Database design question



  • We have 2 products at work that need to be globalized to allow things like GUIs in foreign languages and currency etc.

     Today, we had a bit of a friendly debate on how to do it, and in the end, the two apps decided to each do it their own way.  Overall, that's not a big issue, because they are 2 distinct apps developed by 2 distinct teams and ne'er the two shall meet.  But after our debate I started wondering if one way was clearly better or not, and if so, why.  I'm no DB expert by any stretch of the imagination, so I was hoping you guys could help shed light.

     App #1

    A single string table that contains all strings in all languages.  Strings are identified by a string ID and a language ID (e.g. 1 | 1 | red and 1 | 2 | rojo) .  At runtime this is unioned with itself to create a table, for example, of all Spanish strings and all English strings where Spanish doesn't exist.  This table is then linked every time a dropdown needs to be populated, or an output needs to be created.  In cases where selection criteria is based on a specific string, a constant is defined in code, such as StringIdConductorBar = 1234 (to avoid those 'magic numbers') For labels resource files are used localized for each required language.

     

    App #2

    A "label string" table exists where every string that is used as a label on screen is stored.  Much like the bigger string table above, this is keyed off of string ID and language ID.  However, for dropdowns, an individual table is created for each kind of dropdown, for example "organizational roles" will have an "organizational role" table.  The fields will be RoleId, RoleName, Description (string)  This description is a borderline comment for the developers like "remember this role is used only by people in germany" or something similar. Then, a separate Organizational Strings table will exist and it will have the RoleId (as string ID) Language ID and Description (string). This description field would be what is actually displayed on the screen.  The RoleName would be a human readble value.  Such that RoleId 2 is a purchasing officer, so the organizational roles table might look like: [2 | purchasing_officer | employee in charge of purchasing ] then the organizational strings table will look like [2 | 1 | purchasing] (where 1 = english, for example.)   The thought being, that code would then look like "if role = purchasing_officer blah blah blah"  this was an attempt to avoid code that looked like "if role = 2" The argument here, was that a constant could be defined in code (eg const int purchasing_chief = 2) and eliminate the "organizational roles" table, but the counter was that you're maintaining a mapping in 2 places (1 in code where you point a string id to a human readable name, and one in code where you map a string ID to an actual description) and even though the datbase is going to maintain the same mapping with 2 tables, at least you didn't have to change code and data.  Although, it was pointed out, if new roles are created, code will still have to be changed to incorporate the new role in selection logic.

     

    It would have been nice if the apps could have agreed, but since they share no globalization data (only data they share is customer contacts) it wasn't a requirement.  Also, if it makes any difference, App #1 is a windows app and app #2 is a web app.

     

    The parties have both already made up their mind, so I'm not trying to prove my side right, nor their side wrong.  Nor am I trying to build a case for the "losing" side to convert.  But since I have little database experience, I wanted to see what you guys think 

     Is one idea better?  do both suck?  If one is worse, WHY? I'm asking here, because obviously both sides at work can defend theirs and attack the other, but thought maybe a neutral audience could help me learn :)

     Thanks

    Nate
     



  • You probably need both.

    The mechanism described in #1 is necessary to translate the static parts of the application, i.e. the GUI, reports. But it doesn't work out well for semi-dynamic data (which is not absolutely fixed but doesn't change regulary either) like the mentioned role names, where #2 is more appropriate.
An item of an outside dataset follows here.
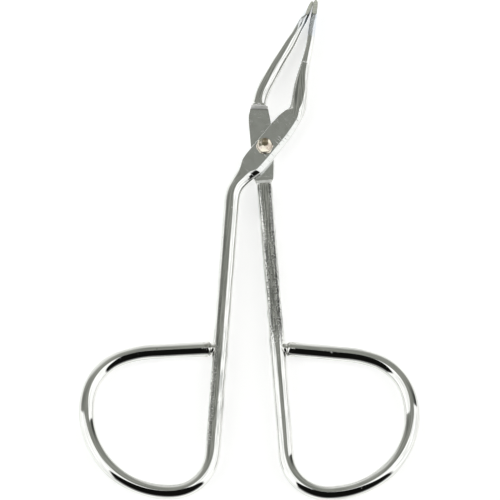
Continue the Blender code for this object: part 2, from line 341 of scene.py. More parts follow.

    But #1, as simple as you have described it, probably won't work well either. That's because one word in English may have different translations in another language, depending on context. For example, the translation of "code" in English could be "Code" (e.g. secret code) or "Nummer" (e.g. product code) or "Vorschrift" (code of conduct) or even another word in German, but those words are not interchangeable. To make it even worse, the translation might take much more space in another language, so you might have to abbreviate it in some places. What you need is the ability to have a different translation for every occurance of that word or term. On the other hand, since in many cases the same translation is appropriate, the application used by the translator must make it easy to use one translation for many or all places.



  •  Mainly developing in .net, I've normally taken the approach of using the .net globalisation features (e.g. using <FONT class="" face=fmisspellt spellChecked="true">satellite</FONT> assemblies containing string <FONT class="" face=fmisspellt spellChecked="true">resources</FONT> etc)

     I've often also taken the approach of keeping any 'translation' out of the database and instead using user defined types, or <FONT class="" face=fmisspellt spellChecked="true">separate</FONT> tables for things such as status fields, or 'type' fields (e.g.  

    #3       type <FONT class=misspellet face=fmisspellt spellChecked="true">OrderStatus</FONT> = {SUB, <FONT class=misspellet face=fmisspellt spellChecked="true">PRC</FONT>, ACC, <FONT class=misspellet face=fmisspellt spellChecked="true">REJ</FONT>}   or a table in the form of 

    <FONT class=misspellet face=fmisspellt spellChecked="true">relvar</FONT> <FONT class=misspellet face=fmisspellt spellChecked="true">OrderStatus</FONT> heading {<FONT class=misspellet face=fmisspellt spellChecked="true">orderStatus</FONT> char[3]} <FONT class=misspellet face=fmisspellt spellChecked="true">pk</FONT> {<FONT class=misspellet face=fmisspellt spellChecked="true">orderStatus</FONT>} = relation {<FONT class=misspellet face=fmisspellt spellChecked="true">tuple</FONT>{'SUB'}, <FONT class=misspellet face=fmisspellt spellChecked="true">tuple</FONT>{ 'PRC'} .....}   .... Both these allow the code to look like  '  WHERE ORDER STATUS = 'REJ', which I think is nicer than 'WHERE ORDER STATUS = 2' 

     I then deal with translation in the application GUI, I quite like this approach and would advocate it if the situation is right (IE, you have a single application technology being used)....this has just <FONT class="" face=fmisspellt spellChecked="true">happened</FONT> to work quite <FONT class="" face=fmisspellt spellChecked="true">nicely</FONT> with the past couple of apps I've worked on ... I have seen many apps that use a hybrid of all three, as well as some very elaborate versions of #1

    A friend of mine works on a boxed product, which does have multiple clients version using a range of technologies from .net mobile framework running apps on PDA's, to thick client, COM+ / <FONT class="" face=fmisspellt spellChecked="true"><FONT class="" face=fmisspellt spellChecked="true"><FONT class="" face=fmisspellt spellChecked="true"><FONT class=misspellet face=fmisspellt spellChecked="true">VB6</FONT>,</FONT> an <FONT class=misspellet face=fmisspellt spellChecked="true">asp.net</FONT> front end as well as an older unix green screen front end (which <FONT class="" face=fmisspellt spellChecked="true">apparently</FONT> many client still like) ... With the hybrid of technologies they couldn't take advantage (easily) of any globalisation framework, so run a hybrid similar to that of #1 and #2, along</FONT> with </FONT>a 'localisation' editor, so customers can <FONT class="" face=fmisspellt spellChecked="true">customise</FONT> labels themselves.

     


     



  • You could always take the approach used by the system I've just inherited, which has to work in English, German and Swedish.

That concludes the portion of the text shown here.